**THE PROBLEM:**
All of the material below is to be returned exactly.

[Dataset records]
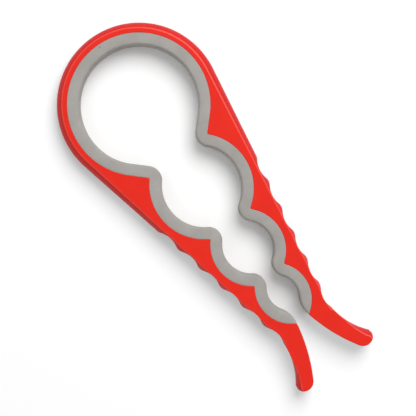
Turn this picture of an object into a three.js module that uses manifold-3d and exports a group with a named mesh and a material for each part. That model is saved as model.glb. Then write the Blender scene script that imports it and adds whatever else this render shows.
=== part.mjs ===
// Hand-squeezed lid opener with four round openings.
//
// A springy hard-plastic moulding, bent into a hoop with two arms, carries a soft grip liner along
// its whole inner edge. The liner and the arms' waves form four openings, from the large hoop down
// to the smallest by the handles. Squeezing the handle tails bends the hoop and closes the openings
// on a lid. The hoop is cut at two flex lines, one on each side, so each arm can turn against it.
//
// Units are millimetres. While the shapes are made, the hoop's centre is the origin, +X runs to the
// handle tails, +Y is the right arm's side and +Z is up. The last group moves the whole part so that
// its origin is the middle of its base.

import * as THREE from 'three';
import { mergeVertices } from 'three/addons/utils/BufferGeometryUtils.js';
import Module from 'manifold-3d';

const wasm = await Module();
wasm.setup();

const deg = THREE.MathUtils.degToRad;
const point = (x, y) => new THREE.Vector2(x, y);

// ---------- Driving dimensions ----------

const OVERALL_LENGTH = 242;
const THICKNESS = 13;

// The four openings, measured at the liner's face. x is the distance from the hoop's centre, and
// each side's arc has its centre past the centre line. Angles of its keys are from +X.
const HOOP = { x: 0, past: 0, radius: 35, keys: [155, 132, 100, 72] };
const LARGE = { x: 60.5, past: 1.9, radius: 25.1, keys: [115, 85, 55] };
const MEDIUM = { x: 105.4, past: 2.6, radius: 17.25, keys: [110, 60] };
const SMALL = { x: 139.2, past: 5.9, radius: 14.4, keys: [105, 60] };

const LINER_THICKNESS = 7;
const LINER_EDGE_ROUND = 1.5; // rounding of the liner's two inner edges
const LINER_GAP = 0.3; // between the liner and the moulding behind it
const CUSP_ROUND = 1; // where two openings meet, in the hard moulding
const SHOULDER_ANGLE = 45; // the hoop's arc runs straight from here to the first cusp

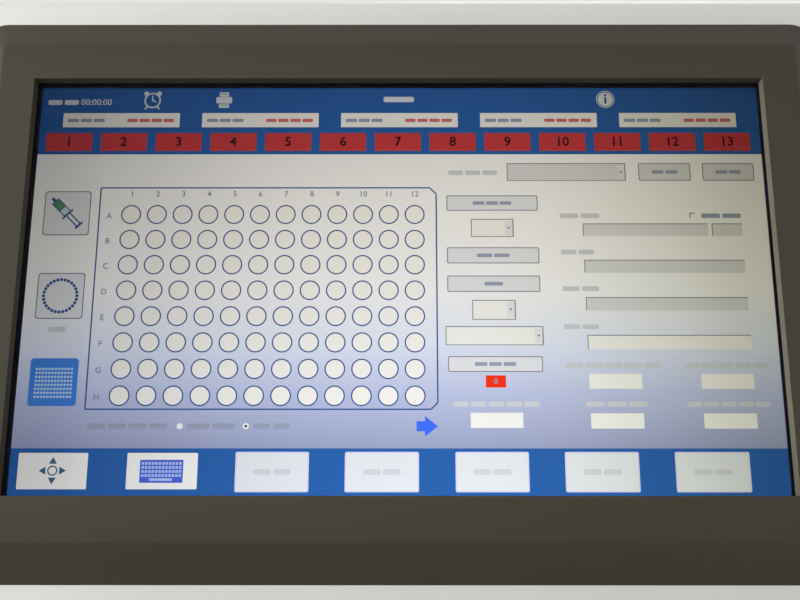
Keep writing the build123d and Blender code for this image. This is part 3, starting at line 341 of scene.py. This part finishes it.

**COMPLETED EXERCISE:**
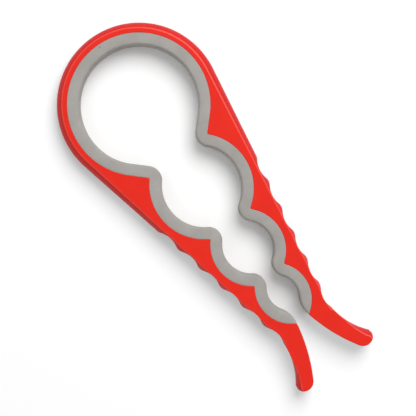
Turn this picture of an object into a three.js module that uses manifold-3d and exports a group with a named mesh and a material for each part. That model is saved as model.glb. Then write the Blender scene script that imports it and adds whatever else this render shows.
=== part.mjs ===
// Hand-squeezed lid opener with four round openings.
//
// A springy hard-plastic moulding, bent into a hoop with two arms, carries a soft grip liner along
// its whole inner edge. The liner and the arms' waves form four openings, from the large hoop down
// to the smallest by the handles. Squeezing the handle tails bends the hoop and closes the openings
// on a lid. The hoop is cut at two flex lines, one on each side, so each arm can turn against it.
//
// Units are millimetres. While the shapes are made, the hoop's centre is the origin, +X runs to the
// handle tails, +Y is the right arm's side and +Z is up. The last group moves the whole part so that
// its origin is the middle of its base.

import * as THREE from 'three';
import { mergeVertices } from 'three/addons/utils/BufferGeometryUtils.js';
import Module from 'manifold-3d';

const wasm = await Module();
wasm.setup();

const deg = THREE.MathUtils.degToRad;
const point = (x, y) => new THREE.Vector2(x, y);

// ---------- Driving dimensions ----------

const OVERALL_LENGTH = 242;
const THICKNESS = 13;

// The four openings, measured at the liner's face. x is the distance from the hoop's centre, and
// each side's arc has its centre past the centre line. Angles of its keys are from +X.
const HOOP = { x: 0, past: 0, radius: 35, keys: [155, 132, 100, 72] };
const LARGE = { x: 60.5, past: 1.9, radius: 25.1, keys: [115, 85, 55] };
const MEDIUM = { x: 105.4, past: 2.6, radius: 17.25, keys: [110, 60] };
const SMALL = { x: 139.2, past: 5.9, radius: 14.4, keys: [105, 60] };

const LINER_THICKNESS = 7;
const LINER_EDGE_ROUND = 1.5; // rounding of the liner's two inner edges
const LINER_GAP = 0.3; // between the liner and the moulding behind it
const CUSP_ROUND = 1; // where two openings meet, in the hard moulding
const SHOULDER_ANGLE = 45; // the hoop's arc runs straight from here to the first cusp

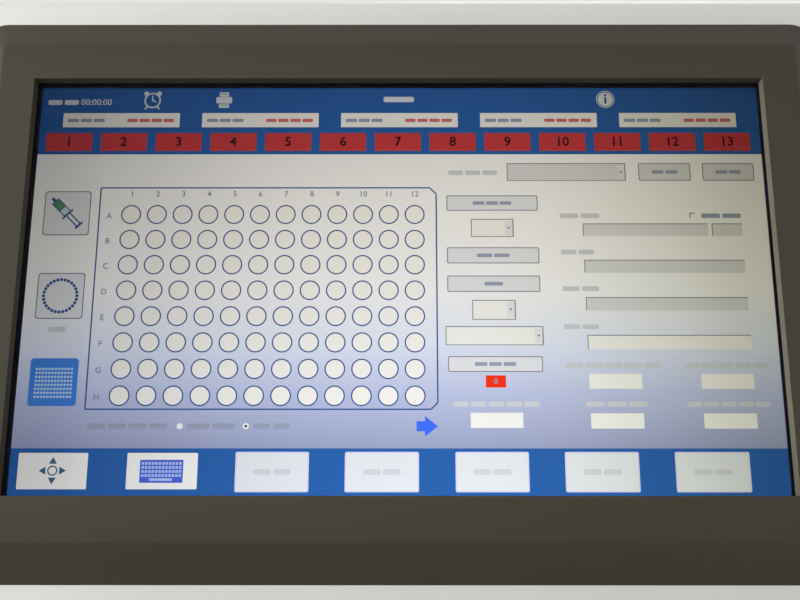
Keep writing the build123d and Blender code for this image. This is part 3, starting at line 341 of scene.py. This part finishes it.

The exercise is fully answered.